The lack of employment opportunities, some may argue, may be a result of a lack of a strong economic and industrial base to accommodate school leavers and graduates. Upon closer examination, one can clearly see that the problem lies in the deficiency of the education sector. Good and quality education is able to produce people who have the skills to start viable economic projects that can help create employment opportunities for its citizens. This example shows clearly the benefits of investing in educational programs if societies need to reduce the alarming rates of crime.
Early childhood education is the best solution to reduce the ever rising rates of crime. Although there are other motives behind crime, it is imperative to note that the mind of the person is the major source of criminal activity. Therefore, it is prudent that all efforts be directed towards moulding people’s minds. This can only be done through early childhood education. Early childhood education is very important as it fosters mental health and development. Early childhood educational programs are vital as they play an important role in the mental health development of children. This means that children grow up with a moral awareness that will be very instrumental in making sure that they do no participate in criminal activities.
Childhood is the basis and foundation of any adult’s personality and behavioural traits. That is to say, the way how one behaves as an adult can be a direct result of one’s childhood. The way how one is brought up directly affects one’s future. Therefore, investing in childhood education means shaping people’s minds as they grow up.
During the first three years of their life, children develop their cognitive and behavioural traits. These cognitive and behavioural traits are responsible for shaping up a child’s future behaviour and personality. It has often been said, “Catch them young,” by many educators. This means that people need to be taught while they are still young to lead responsible lives and to have the awareness that crime does not pay.
Opening school doors, that is, investing in education, is the best way to reduce the alarming rates of crime prevalent in our society. Education is a catalyst for change. This can be seen virtually in all spheres of life. Governments should therefore invest heavily in productive and quality educational programs.
One may argue that correctional facilities are meant to educate the inmates to desist from the criminal world. Of course, that is the idea behind correctional facilities. But how many prisoners who are released from these facilities, after a short period of time, find themselves again in prison? These recurring criminal activities is ample proof that efforts are not being directed towards striking at the root of the problem.
Society should do away with resorting to reactive measures to combat crime. Prevention is better than cure, so goes the old adage. Society should direct all efforts to use preventive measures by educating children. This can be done through investing funds in the construction of schools, providing quality education, and formulating good educational policies that promote and increase high school completion rates. Mandatory early childhood education should also be put in place.
One other very important thing to take note of is that of raising the school leaving age. Raising the school leaving age can reduce crime significantly. Firstly, as children spend extra time at school, they will be increasing their employment prospects. Secondly, as children are kept in the classroom, there is less time for them to commit crimes.

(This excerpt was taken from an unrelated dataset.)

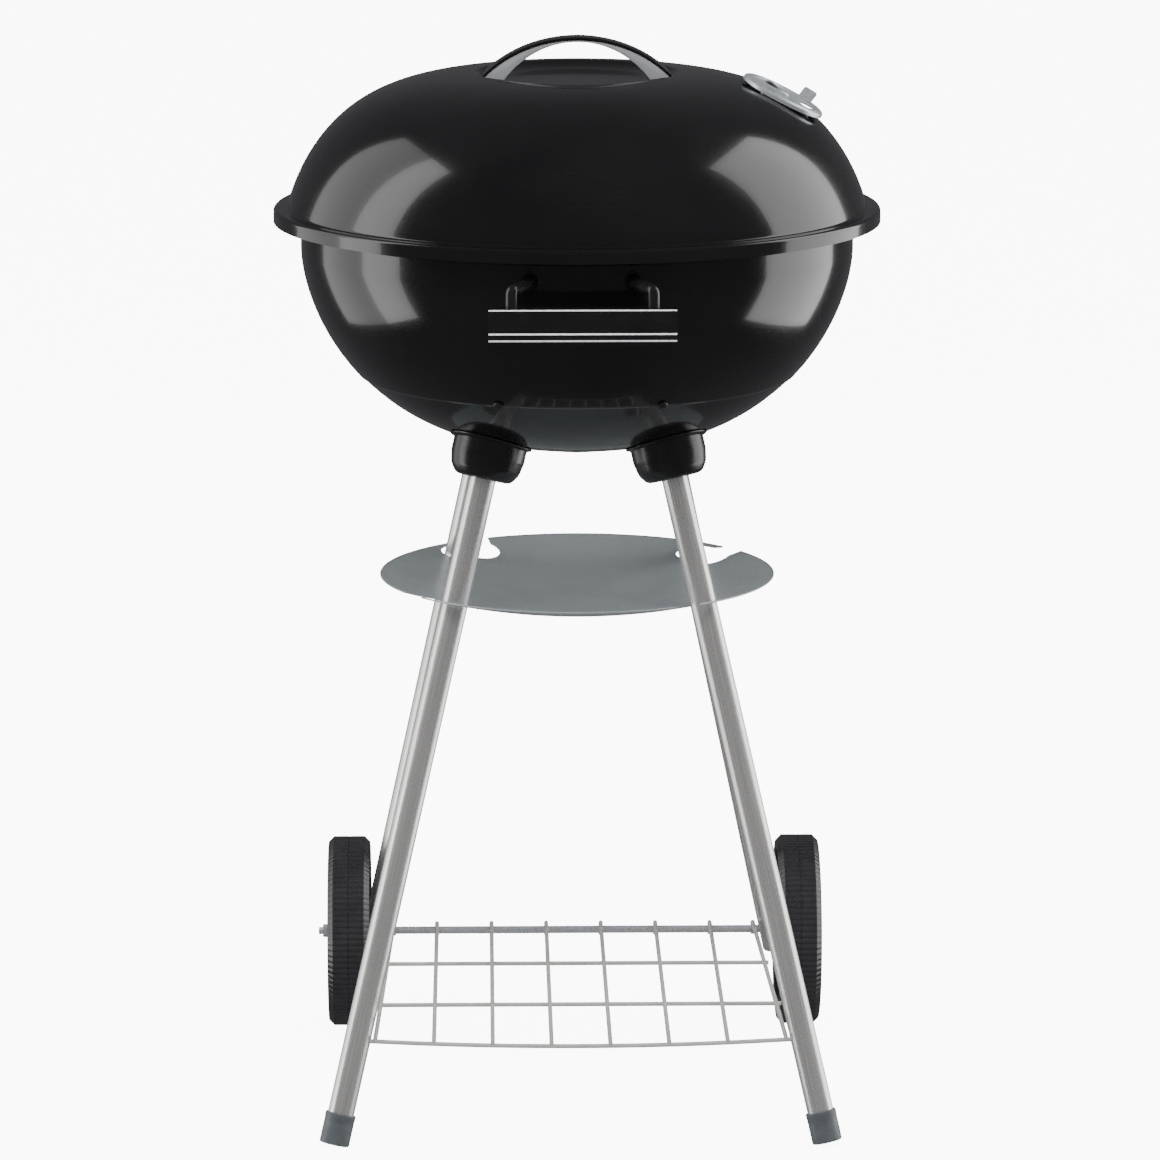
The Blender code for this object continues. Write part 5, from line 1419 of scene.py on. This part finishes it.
    def build_axle(self) -> None:
        """Turns the rod with its domed head, a thread at the other end, and the nut on it.

        The thread is a wave along the rod whose phase goes round once per turn of the circle. The nut's
        radius at an angle is its half width over the cosine of the angle from the middle of the flat, and
        no more than a cone at each end, which gives the bevelled corners.
        """
        face = self.x + self.hub[1] + 2 * GAP
        end = face + self.nut_thick + self.tip
        dome = np.linspace(np.pi / 2, 0.1, 12)
        rim, rise = self.head
        pitch, deep = self.thread
        head = np.stack([rim * np.cos(dome), rise * np.sin(dome)], axis=1)
        head[0, 0] = 0.0
        plain = np.linspace(-0.0002, -(face + face - 0.004), 12)
        thread = np.linspace(-(face + face - 0.003), -(face + end) + 0.0006, 110)
        rod = np.concatenate([plain, thread])
        shank = np.stack([np.full(len(rod), self.axle), rod], axis=1)
        tip = np.array([(self.axle - 0.0006, -(face + end)), (0.0, -(face + end))])
        profile = np.concatenate([head, [(rim, 0.0), (self.axle, 0.0)], shank, tip])
        angle = np.linspace(0.0, 2 * np.pi, 65)[:, None]
        threaded = (profile[:, 1] <= thread[0]) & (profile[:, 1] >= thread[-1])
        wave = -deep * (0.5 + 0.5 * np.sin(2 * np.pi * profile[:, 1] / pitch + angle)) * threaded
        ripple = np.stack([wave, np.zeros_like(wave)], axis=-1)
        place = along((face, self.y, self.radius), (1.0, 0.0, 0.0))
        axle = turned(profile, 64, ripple).placed(place).made("axle_rod")
        show(axle, Body.STAND, ZINC, "zinc_hardware", "axle")

        half = self.nut_flats / 2
        station = np.array([0.0, 0.0003, 0.0008, 0.0014, 0.0025, 0.0036, 0.0042, 0.0047, 0.0050])
        angle = np.linspace(0.0, 2 * np.pi, 97)[:, None]
        from_flat = np.mod(angle + np.pi / 6, np.pi / 3) - np.pi / 6
        cone = half + 0.0002 + 1.3 * np.minimum(station, self.nut_thick - station)
        rim = np.minimum(half / np.cos(from_flat), cone[None, :])
        bore = np.full_like(rim, self.axle + GAP)
        radius = np.concatenate([rim, bore[:, ::-1], rim[:, :1]], axis=1)
        height = np.concatenate([station, station[::-1], station[:1]])[None, :]
        around = (radius * np.cos(angle), radius * np.sin(angle), height)
        points = np.stack(np.broadcast_arrays(*around), axis=-1)
        place = along((-face, self.y, self.radius), (-1.0, 0.0, 0.0))
        nut = Surface.from_grid(points).placed(place).made("axle_hex_nut", 25.0)
        show(nut, Body.STAND, ZINC, "zinc_hardware", "axle_nut")


@dataclass
class WireShelf:
    """Welded wire rack: long wires that hook over the axle, cross wires under them and a bowed front wire."""

    wire: float = 0.0018
    pitch: float = 0.0462
    rear_x: float = 0.1520
    front_x: float = 0.1634
    count: int = 8
    cross_y: tuple[float, float] = (0.0650, -0.0610)
    bow: float = 0.0190
    hook: float = 0.0110
    weld: float = 0.0008
    nugget_size: tuple[float, float] = (0.0017, 0.0011)
    axle: tuple[float, float, float] = (0.0032, 0.1830, 0.0800)

    def build(self) -> None:
        """Makes the rack as one piece."""
        radius, axle_y, axle_z = self.axle
        level = axle_z + radius + GAP + self.wire
        under = level - 2 * self.wire + self.weld
        hook_y = axle_y + radius + GAP + self.wire
        leg = Leg(Side.RIGHT, End.FRONT)
        post = leg.at(under)
        round_wire = disc_outline(self.wire, 14)

        def front_y(x: np.ndarray | float) -> np.ndarray | float:
            """Parabola of the front wire between the two legs."""
            return post[1] - self.bow * (1.0 - (x / post[0]) ** 2)

        wires = []
        nuggets = []
        for index in range(self.count):
            step = (index - (self.count - 1) / 2) * self.pitch
            rear = float(np.clip(step, -self.rear_x, self.rear_x))
            fore = float(np.clip(step * 1.005, -self.front_x, self.front_x))
            ahead = front_y(fore) - self.wire
            line = np.array([(fore, ahead, level), (rear, hook_y, level), (rear, hook_y, level - self.hook)])
            path = softened(line, 0.0016, 0.0005)
            keep = np.unique(np.concatenate([[0], np.arange(len(path) - 60, len(path), 3), [len(path) - 1]]))
            wires.append(swept(path[keep], round_wire, (1.0, 0.0, 0.0)))
            for y in (*self.cross_y, front_y(fore)):
                share = (hook_y - y) / (hook_y - ahead)
                nuggets.append((rear + (fore - rear) * share, y, (level + under) / 2))
        for y in self.cross_y:
            share = (hook_y - y) / (hook_y - post[1])
            half = self.rear_x + (self.front_x - self.rear_x) * share + 0.004
            line = np.stack([np.linspace(-half, half, 9), np.full(9, y), np.full(9, under)], axis=1)
            wires.append(swept(line, round_wire, (0.0, 0.0, 1.0)))
        reach = post[0] - leg.radius + leg.wall + 0.003
        x = np.linspace(-reach, reach, 61)
        line = np.stack([x, front_y(x), np.full(61, under)], axis=1)
        wires.append(swept(line, round_wire, (0.0, 0.0, 1.0)))
        wires += [self.nugget(spot) for spot in nuggets]
        rack = Surface.joined(wires).made("welded_rack", 50.0)
        show(rack, Body.STAND, WIRE, "wire_plating", "wire_shelf")

    def nugget(self, spot: tuple[float, float, float]) -> Surface:
        """Small squashed ball of weld between two wires."""
        angle = np.linspace(-np.pi / 2, np.pi / 2, 7)
        wide, tall = self.nugget_size
        ball = np.stack([wide * np.cos(angle), tall * np.sin(angle)], axis=1)
        ball[[0, -1], 0] = 0.0
        return turned(ball, 10).placed(Matrix.Translation(spot))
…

One point of caution is in order. Governments need not only invest in education, they should invest in quality educational programs if reduction of crime is the target. Governments should formulate policies that offer quality and productive educational programs that are aimed at producing morally responsible citizens who will, in turn, fuel development within their societies. Poor educational policies will not help reduce alarming rates of crime. Poor educational programs can, to some extent, increase criminality as people are not equipped with the right tools to help them manage gainful employment or undertake projects that are able to sustain their lives.
Policies should be put in place that have childhood education as the primary anchor. There should be opportunities for early childhood learning. Governments should make sure that there is high quality mandatory early childhood education to all. This is the only way criminality can be reduced drastically.
Another facet to the problem of criminality pertains to behavioural and personality traits forced upon growing children by non-conducive environments. For instance, a child who is brought up in an abusive and violent environment has higher chances of turning into a potential criminal. However, this can be remedied by educational instructors and teachers at school who can provide the much needed support.
The same can also happen to children who are not co-operative. These children can direct their frustrations and energy into criminal activity. However, with support from teachers and educators, these students can be taught how to do away with their frustrations. The children are in a position to learn how to direct their energy into doing productive tasks.
Investing in good, quality, and sound educational programs is the best way to reduce alarming crime rates that have demonised our societies. Surely, Victor Hugo was right in asserting that, “He Who Opens a School Door, closes a Prison.”